Cron, which is still included by default in most of the Linux distributions I’ve used recently, provides a hand mechanism for launching a script at specific times. In my case this is one minute past 12 each night. My script uses Rsync to synchronise files from my chosen back locations to the backup drive in my server. The cp commands ability to create hard links instead of straight copies (not to be mistaken with symbolic links) combined with Rsync’s behaviour of unlinking files its updating (i.e. those that have changed) can be combined to create a rolling backup, where the extra file space usage, to an approximation, only grows with additional and modified files.
My backup drive is kept in a read-only state most of the time, the script makes the drive writeable when it runs and makes it read-only again when it’s finished. This is not ideal, I’d like a read-only version to be constantly accessible with a write access limited to the script, but mounting the backup disk in the root home folder makes it harder for it to be accidentally accessed and files deleted whilst it’s writeable (though it does also make it harder to access). This is one advantage of doing this from a dedicated machine, a read-only Samba or NFS share can be set-up for access to the backups with the script able to access the backups with full read/write privileges.

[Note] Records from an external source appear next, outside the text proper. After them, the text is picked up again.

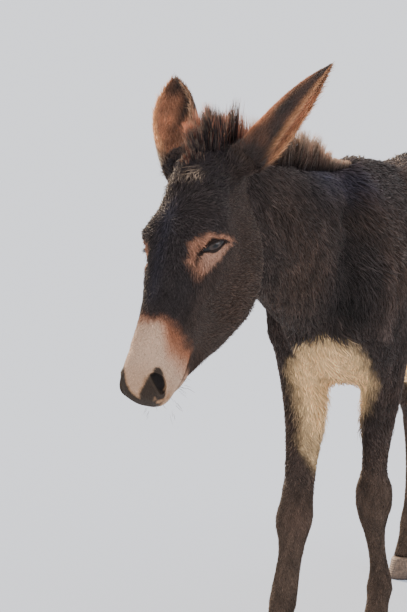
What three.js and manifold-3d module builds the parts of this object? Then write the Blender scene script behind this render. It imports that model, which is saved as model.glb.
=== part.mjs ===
// A young dark donkey, life size, standing with its head lowered and one forefoot a step ahead.
// Millimetres, +Z up. The animal faces -Y and its left side is at +X. Its solids reach the tips of the coat.
import * as THREE from "three";
import { mergeVertices } from "three/addons/utils/BufferGeometryUtils.js";
import Module from "manifold-3d";

const wasm = await Module();
wasm.setup();

// ---- Driving dimensions ----
const HEAD_LENGTH = 532; // poll to the front of the upper lip
const HEAD_YAW = 5.5; // degrees, turned to the animal's right
const HEAD_PITCH = 57; // degrees, nose below the horizontal
const HEAD_ROLL = 12; // degrees, left side up
const POLL = [-151, -802, 1097]; // top of the skull between the ears
const EYE_RADIUS = 18.5;
const EAR_LENGTH = 285;
const EAR_BEND = 9; // how far the middle of an ear bows towards its opening
const MANE_HEIGHT = 80;
const FORELOCK_HEIGHT = 98;
const FORELOCK_BACK = -768; // where the forelock ends and the mane begins
const KNEE_CUT = 382; // height of the parting above the knee
const HOCK_CUT = 452; // height of the parting above the hock
const HOOF_HEIGHT = 52;
const GAP = 0.35; // clearance between neighbouring pieces

const COAT = { color: 0x2d2320, roughness: 0.9 };
const HAIR = { color: 0x3d271d, roughness: 0.85 };
const HORN = { color: 0x9a8770, roughness: 0.6 };
const EYEBALL = { color: 0x0c0706, roughness: 0.1 };

const radians = THREE.MathUtils.degToRad;
const vector = (p) => new THREE.Vector3(...p);

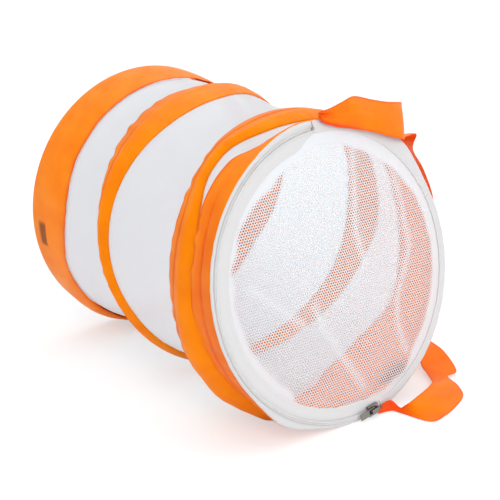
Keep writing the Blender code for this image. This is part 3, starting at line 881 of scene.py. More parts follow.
def matt_paper(name, colour):
    """Studio background paper: matt and plain, with a faint fibre, and white to the camera."""
    made, tree = new_tree(name)
    place = add_node(tree, "ShaderNodeTexCoord").outputs["Object"]
    fibre = add_node(tree, "ShaderNodeTexNoise", inputs={"Vector": place, "Scale": 1 / 0.002, "Detail": 2.0})
    rough = add_node(
        tree, "ShaderNodeMapRange", inputs={"Value": fibre.outputs["Fac"], "To Min": 0.85, "To Max": 0.95}
    )
    paper = add_node(
        tree,
        "ShaderNodeBsdfPrincipled",
        inputs={"Base Color": rgba(colour), "Roughness": rough.outputs["Result"], "Specular IOR Level": 0.0},
    )
    white = add_node(tree, "ShaderNodeEmission", inputs={"Color": rgba(colour), "Strength": 1.0})
    path = add_node(tree, "ShaderNodeLightPath")
    seen = add_node(
        tree,
        "ShaderNodeMath",
        {"operation": "MULTIPLY", "use_clamp": True},
        {0: path.outputs["Is Camera Ray"], 1: 0.52},
    )
    both = add_node(
        tree,
        "ShaderNodeMixShader",
        inputs={0: seen.outputs[0], 1: paper.outputs["BSDF"], 2: white.outputs["Emission"]},
    )
    add_node(tree, "ShaderNodeOutputMaterial", inputs={"Surface": both.outputs["Shader"]})
    return made


def stage(context):
    """The paper floor, four soft lamps, the surrounding light and the camera."""
    colours = context.scene.insect_cage_colours
    scene = context.scene
    scene.view_settings.view_transform = "Standard"
    mesh = bpy.data.meshes.new("paper_floor")
    corners = ((-1, -1), (1, -1), (1, 1), (-1, 1))
    places = [(floor_half * x, floor_half * y, floor_height) for x, y in corners]
    mesh.from_pydata(places, [], [(0, 1, 2, 3)])
    floor = bpy.data.objects.new("paper_floor", mesh)
    scene.collection.objects.link(floor)
    mesh.materials.append(matt_paper("studio_paper", colours.floor))

    lamps = (
        ("key_softbox", (-3.0, -4.5, 5.0), 4.0, 185.0),
        ("fill_softbox", (4.5, -3.0, 3.5), 4.0, 92.0),
        ("front_softbox", (2.2, -5.2, 1.2), 4.0, 60.0),
        ("top_softbox", (0.0, 1.0, 6.0), 5.0, 154.0),
    )
    for name, place, size, power in lamps:
        light = bpy.data.lights.new(name, "AREA")
        light.size = size
        light.energy = power
        lamp = bpy.data.objects.new(name, light)
        lamp.location = place
        aim = np.array((0.0, 0.0, 0.1)) - np.array(place)
        flat = math.hypot(aim[0], aim[1])
        lamp.rotation_euler = (math.atan2(flat, -aim[2]), 0.0, math.atan2(-aim[0], aim[1]))
        scene.collection.objects.link(lamp)

    world = bpy.data.worlds.new("studio")
    world.use_nodes = True
    tree = world.node_tree
    tree.nodes.clear()
    path = add_node(tree, "ShaderNodeLightPath")
    seen = add_node(
        tree,
        "ShaderNodeMath",
        {"operation": "ADD"},
        {0: path.outputs["Is Camera Ray"], 1: path.outputs["Is Glossy Ray"]},
    )
    seen = add_node(
        tree,
        "ShaderNodeMath",
        {"operation": "ADD", "use_clamp": True},
        {0: seen.outputs[0], 1: path.outputs["Is Transmission Ray"]},
    )
    room = add_node(tree, "ShaderNodeBackground", inputs={"Color": (0.96, 0.98, 1.0, 1.0), "Strength": 0.60})
    white = add_node(tree, "ShaderNodeBackground", inputs={"Color": (1.0, 1.0, 1.0, 1.0), "Strength": 1.0})
    both = add_node(
        tree,
        "ShaderNodeMixShader",
        inputs={0: seen.outputs[0], 1: room.outputs["Background"], 2: white.outputs["Background"]},
    )
    add_node(tree, "ShaderNodeOutputWorld", inputs={"Surface": both.outputs["Shader"]})
    scene.world = world

    view = bpy.data.cameras.new("camera")
    view.sensor_width = 36.0
    view.lens = camera_lens
    camera = bpy.data.objects.new("camera", view)
    camera.location = axis + hoop_radius * np.array(camera_place)
    camera.rotation_euler = (math.radians(90 - camera_down), 0.0, math.radians(camera_round))
    scene.collection.objects.link(camera)
    scene.camera = camera


def spiral_y(degrees):
    """How far along the axis the spiral wire is at a turn, in degrees."""
    length = back_edge - front_centre
    back = back_edge - spiral_back_inset
    rows = [(spiral_start, back), (spiral_leaves_back, back)]
    rows += [(turn, front_centre + length * share) for turn, share in spiral_path_shares]
    for turn in range(spiral_meets_front, spiral_end + 1, 4):
        rows.append((turn, front_y(math.radians(turn)) + spiral_front_inset))
    return eased(rows, degrees)


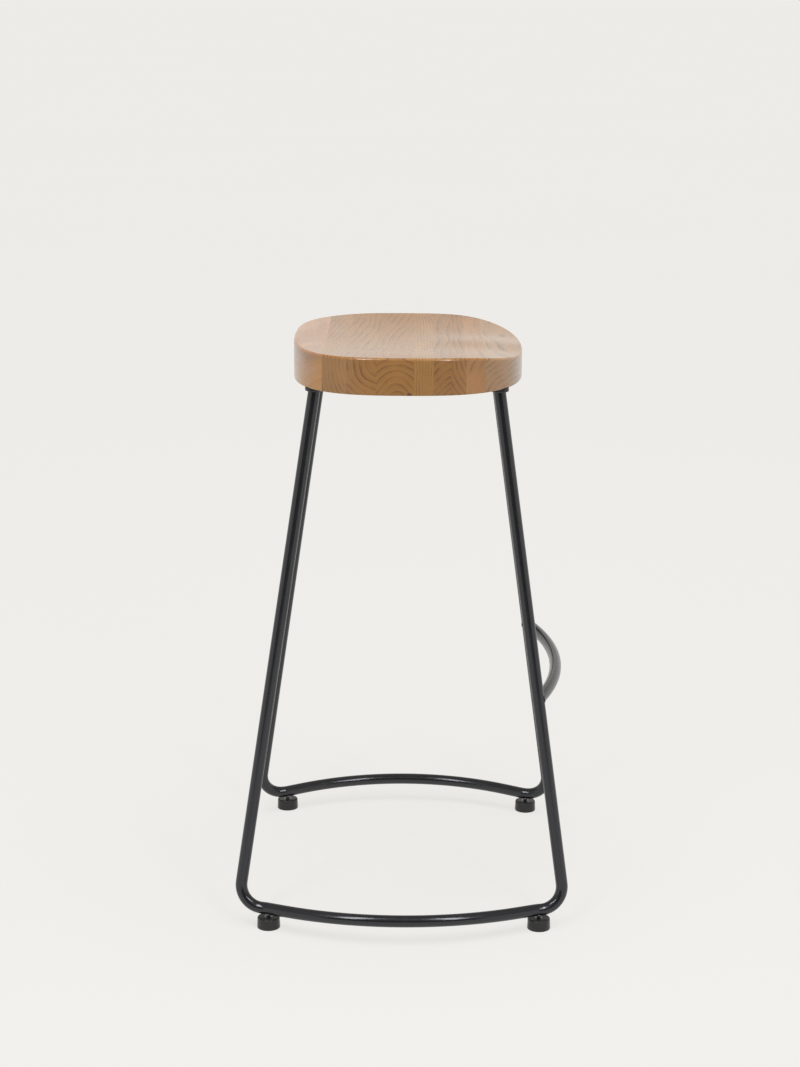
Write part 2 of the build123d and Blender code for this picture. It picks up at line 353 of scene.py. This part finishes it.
dark_flag(distance=3.6, half_width=2.6, low=0.02, high=2.3)


def strip_light(name, side, azimuth, low, high, distance, width, power):
    """A tall soft box, from one elevation to another, at an azimuth either side of the camera's."""
    middle_angle = radians((low + high) / 2)
    data = bpy.data.lights.new(name, "AREA")
    data.shape = "RECTANGLE"
    data.size = width
    data.size_y = 2 * distance * sin(radians(high - low) / 2)
    data.energy = power
    light = bpy.data.objects.new(name, data)
    turn = radians(azimuth)
    away = Vector((
        -cos(middle_angle) * cos(turn),
        side * cos(middle_angle) * sin(turn),
        sin(middle_angle),
    ))
    light.location = middle + away * distance
    light.rotation_mode = "QUATERNION"
    light.rotation_quaternion = away.to_track_quat("Z", "Y")
    light.visible_camera = False
    scene.collection.objects.link(light)


strip_light("left_strip", side=1, azimuth=28, low=26, high=64, distance=3.0, width=0.4, power=30)
strip_light("right_strip", side=-1, azimuth=27, low=24, high=58, distance=3.0, width=0.36, power=27)

overhead_data = bpy.data.lights.new("overhead", "SUN")
overhead_data.energy = 3.9
overhead_data.angle = radians(60)
overhead = bpy.data.objects.new("overhead", overhead_data)
overhead.rotation_euler = (radians(4), radians(-6), 0)
overhead.visible_glossy = False
scene.collection.objects.link(overhead)


# Camera: on the stool's left and half a metre above the seat, looking down across it

camera_data = bpy.data.cameras.new("camera")
camera_data.sensor_width = 36
camera_data.lens = 79.75
camera_data.clip_end = 400
camera = bpy.data.objects.new("camera", camera_data)
scene.collection.objects.link(camera)

camera_place = (-3.183, -0.026, 1.2826)
pitch, yaw, roll = radians(13.99), radians(0.5635), radians(0.183)
forward = Vector((cos(pitch) * cos(yaw), cos(pitch) * sin(yaw), -sin(pitch)))
level = forward.cross(Vector((0, 0, 1))).normalized()
upright = level.cross(forward)
right = level * cos(roll) + upright * sin(roll)
up = upright * cos(roll) - level * sin(roll)
pose = Matrix((right, up, -forward)).transposed().to_4x4()
pose.translation = camera_place
camera.matrix_world = pose
scene.camera = camera

scene.view_settings.view_transform = "Standard"
scene.view_settings.look = "None"
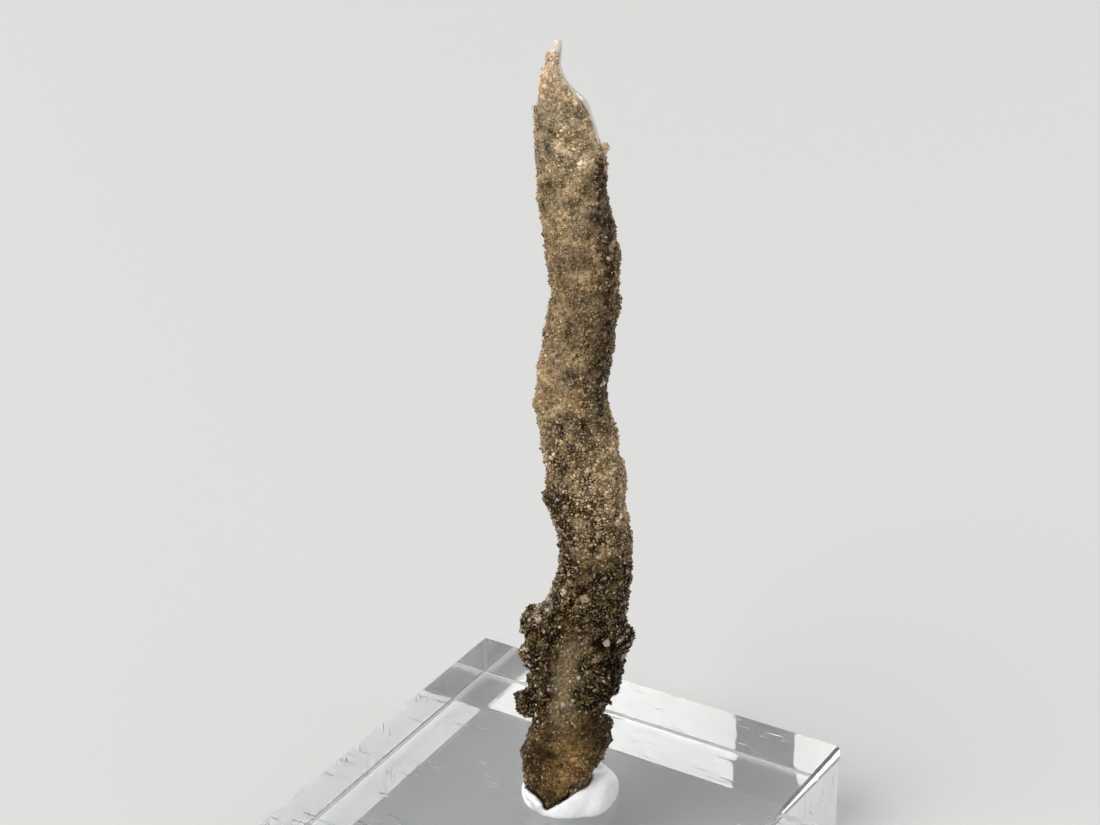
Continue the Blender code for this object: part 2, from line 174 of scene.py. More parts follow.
# The crust's lumps: their height, how much of it goes where there are knobs, and the shares of it
# that melted crust keeps and bare crust adds.
LUMP_NOISE = ((1.0, 1.35, 1.0),)
LUMP_HEIGHT = 0.22
LUMPS_LOST = 0.1
LUMPS_MELTED = 0.6
LUMPS_BARE = 0.4
# The grit: its height on melted crust, and what bare crust and the knobs add.
GRIT_NOISE = ((1.0, 0.62, 2.0),)
GRIT_HEIGHT = 0.06
GRIT_BARE = 0.1
GRIT_KNOBS = 0.05
# The knobs of the dark lower part: how far apart and how high they are, how far from a knob's centre
# its side is halfway down and over what width it falls, in knob lengths, and where the knobs end.
KNOB_LENGTH = 1.35
KNOB_HEIGHT = 0.27
KNOB_MIDDLE = 0.52
KNOB_SLOPE = 0.3
KNOBS_TOP = (46.0, 38.0)
KNOBS_FOOT = (23.0, 27.0)
BAND_SMOOTHNESS = 0.6  # how much of all this relief the pale band loses
# The crumbs: how many, how many grains in each, and how far these scatter and stand off the skin.
CRUMB_COUNT = 300
CRUMB_GRAINS = 7
CRUMB_SPREAD = 0.16
CRUMB_OUT = 0.1
CRUMB_LIFT = 0.17
# How common crumbs are: on bare crust, high up against low down, and in the furrow.
CRUMBS_BARE = 1.2
CRUMBS_HIGH = 0.3
CRUMBS_FURROW = 1.5
CRUMB_HEIGHTS = (75.0, 40.0)
# The fine sand between the grains.
FINE_PER_PIECE = 18000
FINE_SPACING = 0.2
FINE_RADIUS = 0.082
FINE_SIZES = (0.0, 0.25)
FINE_PROUD_BARE = 0.1
FINE_PROUD_MELTED = -0.01

# ---- colours, linear ----
IVORY = (0.86, 0.78, 0.64)
PALE_SAND = (0.58, 0.44, 0.275)
ROSE_SAND = (0.56, 0.41, 0.29)
TAN = (0.51, 0.37, 0.21)
CAMEL = (0.395, 0.28, 0.155)
BROWN = (0.212, 0.145, 0.066)
BARK = (0.172, 0.112, 0.044)
PALE_GOLD = (0.36, 0.22, 0.085)
GOLDEN = (0.19, 0.114, 0.039)
DARK_BROWN = (0.042, 0.022, 0.006)
UMBER = (0.012, 0.004, 0.0005)
ASH = (0.262, 0.2, 0.113)
QUARTZ = (0.7, 0.62, 0.5)
GLASS = (0.66, 0.615, 0.54)
# The pale glass lips, partly a painted highlight.
LIP_GLASS_AND_HIGHLIGHT = (0.63, 0.51, 0.39)
# Mostly painted shade of the gap, with some sand dirt, on the putty beside the specimen.
GAP_SHADE_AND_DIRT = (0.03, 0.022, 0.014)  # the putty where the specimen was pressed into it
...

I my case, my script creates a rolling 7 day backup (i.e. a backup for the preceding 7 days), with 12 rolling monthly backups (one created for the previous month on the 1st of each month) and permanent yearly backups (created at the beginning of each new year). Each copy is in it’s own dated folder:
# ls 2013 2014-01-14 2014-01-16 2014-01-18 2014-01-20 2013-12 2014-01-15 2014-01-17 2014-01-19 #
My code in it’s current form has been running since mid December, it has created a yearly backup, a monthly backup and is rolling a 7 day backup. Each incremental backup (on my fairly static data) only taking 10s of Mb:
# du -sh * 40G 2013 42M 2013-12 42M 2014-01-14 42M 2014-01-15 46M 2014-01-16 42M 2014-01-17 42M 2014-01-18 42M 2014-01-19 42M 2014-01-20 #
This script is now available on GitHub, to update a one of Linus Torvald’s fairly famous quotes “Only wimps use tape backup: real men just upload their important stuff to a git repository, and let the rest of the world mirror it”. Maybe not the approach I’ll take with all my important stuff, but quite a good solution for this backup script. :-)